### STATED PROBLEM
Note how many lines hold "from" and report that number by itself.

-------- GIVEN INFORMATION

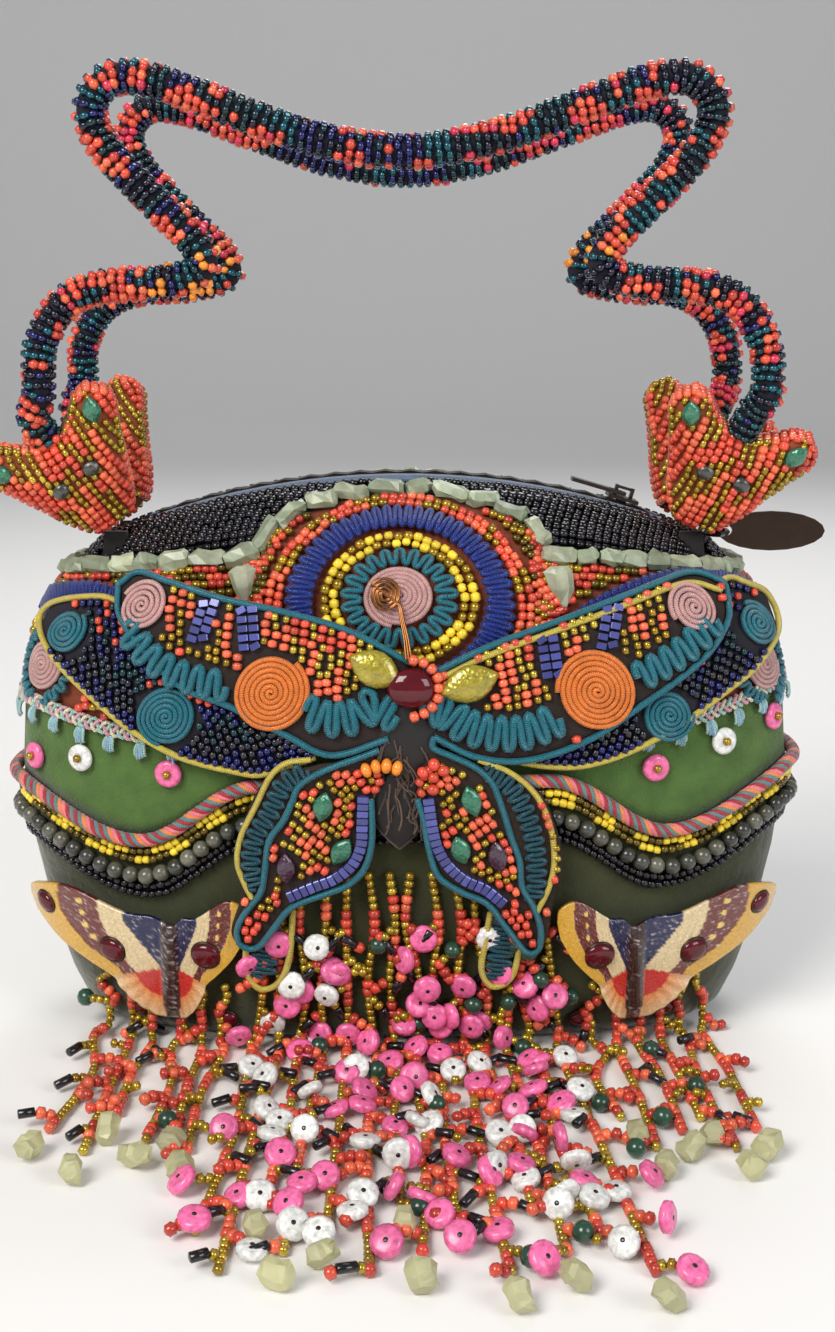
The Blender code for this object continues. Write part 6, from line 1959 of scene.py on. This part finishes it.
        middle = ((tail[0][0] + tail[-1][0]) / 2, 45.0), ((tail[2][0] + tail[4][0]) / 2, 25.5)
        ruffled_cord(cords, middle, 4.6, 3.4, 2.9, Tint.TEAL_CORD_DARK, 0.7)
        show(cords, f"{node}_cords", Look.CORD, "teal_cord")
        for gem, tint in zip(gems, (Tint.GREEN_FOIL, Tint.GREEN_FOIL, Tint.PURPLE_GLASS)):
            set_stone(stones, *gem, 8.6, 2.6, tint)
        show(stones, f"{node}_stones", Look.FOIL, "ruby_glass")

    def middle(self) -> None:
        """The ruby cabochon, its bead ring, the leaf stones beside it and the frayed ends below, on
        near-black patches that are partly backing cloth and partly painted shade.
        """
        rng = np.random.default_rng(91)
        ruby, leaves, beads, frays = (Heap() for _ in range(4))
        set_stone(ruby, 2.2, 110.5, 11.0, 11.0, 90.0, 9.8, 4.6, Tint.RUBY)
        show(ruby, "ruby_dome", Look.GLASS, "ruby_glass", "cabochon")
        set_stone(leaves, -7.5, 115.4, 16.0, 8.6, 155.0, 9.6, 3.6, Tint.YELLOW_FOIL)
        set_stone(leaves, 18.0, 111.6, 17.0, 8.6, 18.0, 9.6, 3.6, Tint.YELLOW_FOIL)
        show(leaves, "leaf_stones", Look.FOIL, "enamel")
        turn = np.linspace(-1.5, 1.5, 60)
        line = even_course(Patch(2.5, 110.5).course(np.full(60, 7.4), turn, 9.4), 2.7)
        bead_row(beads, line, shades(rng, Tint.CORAL_PALE, 0.1, len(line.points)), 2.6, 3.2, rng)
        for spots, tint, spread, long, wide in self.KNOTS:
            knot = BODY.front_course(spots, 8.9)
            bead_row(beads, knot, shades(rng, tint, spread, len(spots)), long, wide, rng, ROUND)
        show(beads, "ruby_beads", Look.SEED, "coral_gold_beads")
        # Two near-black patches under the threads: backing cloth, made darker as painted shade between the
        # frayed ends.
        set_stone(frays, 0.5, 97.0, 27.0, 16.0, 90.0, 6.4, 2.6, Tint.DARK_CLOTH_AND_SHADE)
        set_stone(frays, -1.0, 78.0, 26.0, 14.0, 90.0, 5.6, 2.2, Tint.DARK_CLOTH_AND_SHADE)
        for _ in range(34):
            z = rng.uniform(76, 98)
            x = rng.normal(0, 2.4)
            bend = np.cumsum(rng.normal(0, 1.2, (3, 2)) - (0, 2.6), axis=0)
            path = smooth_line(((x, z), *((x, z) + bend)), 0.8)
            line = BODY.front_course(path, 7.4 + rng.uniform(0, 0.9))
            frays.cord(line, 0.24, shades(rng, Tint.BROWN_CLOTH, 0.45), sides=4)
        show(frays, "frayed_ends", Look.TWIST, "copper_wire")

    def antenna(self) -> None:
        """Three wires side by side: up from the ruby and round into a spiral."""
        wire = Heap()
        turns = np.linspace(0, 1, 150)
        angle = turns * 3.4 * TAU
        reach = 0.6 + 3.6 * turns
        spiral = np.stack((-5.0 + reach * np.cos(angle), 134.0 + reach * np.sin(angle)), axis=1)
        stem = smooth_line(((-0.9, 131.5), (0.0, 127.0), (1.0, 122.5), (1.6, 117.5)), 0.6)
        flat = np.concatenate((spiral, stem))
        height = np.concatenate((np.full(len(spiral), 5.4), np.linspace(5.6, 9.6, len(stem))))
        spread = np.concatenate((np.full(len(spiral), 0.35), np.linspace(0.35, 1.0, len(stem))))
        for offset in (-0.75, 0.0, 0.75):
            shifted = flat + np.array((offset, 0.0)) * spread[:, None]
            line = BODY.front_course(shifted, height + 0.1 * offset)
            wire.cord(line, 0.36, Tint.COPPER.rgba())
        show(wire, "antenna_wires", Look.WIRE, "copper_wire", "antenna")

    def build(self) -> None:
        """All wings, from the rear forward."""
        for wing in (self.rear, self.hind, self.front):
            for side, mark in SIDES:
                wing(side, mark)
        self.middle()
        self.antenna()


# Pins

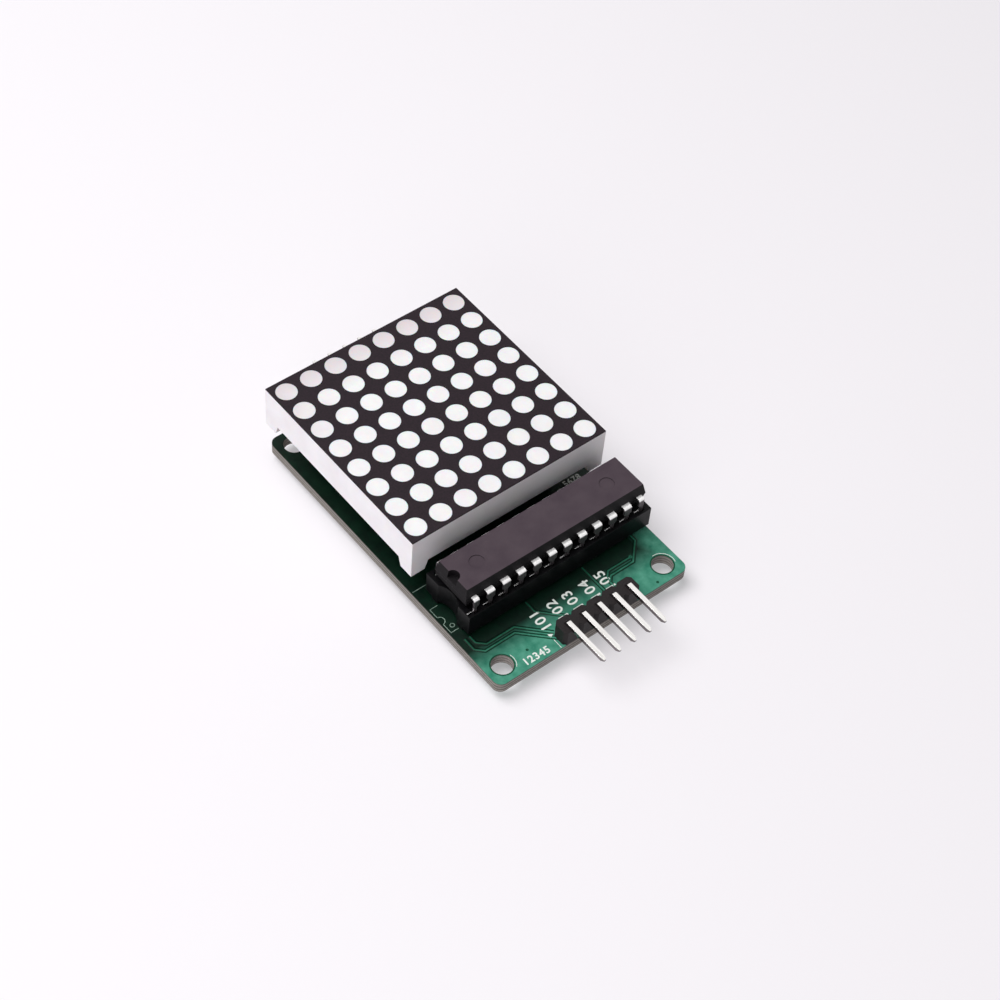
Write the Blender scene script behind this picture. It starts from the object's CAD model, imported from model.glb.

----------------

### OUTPUT
4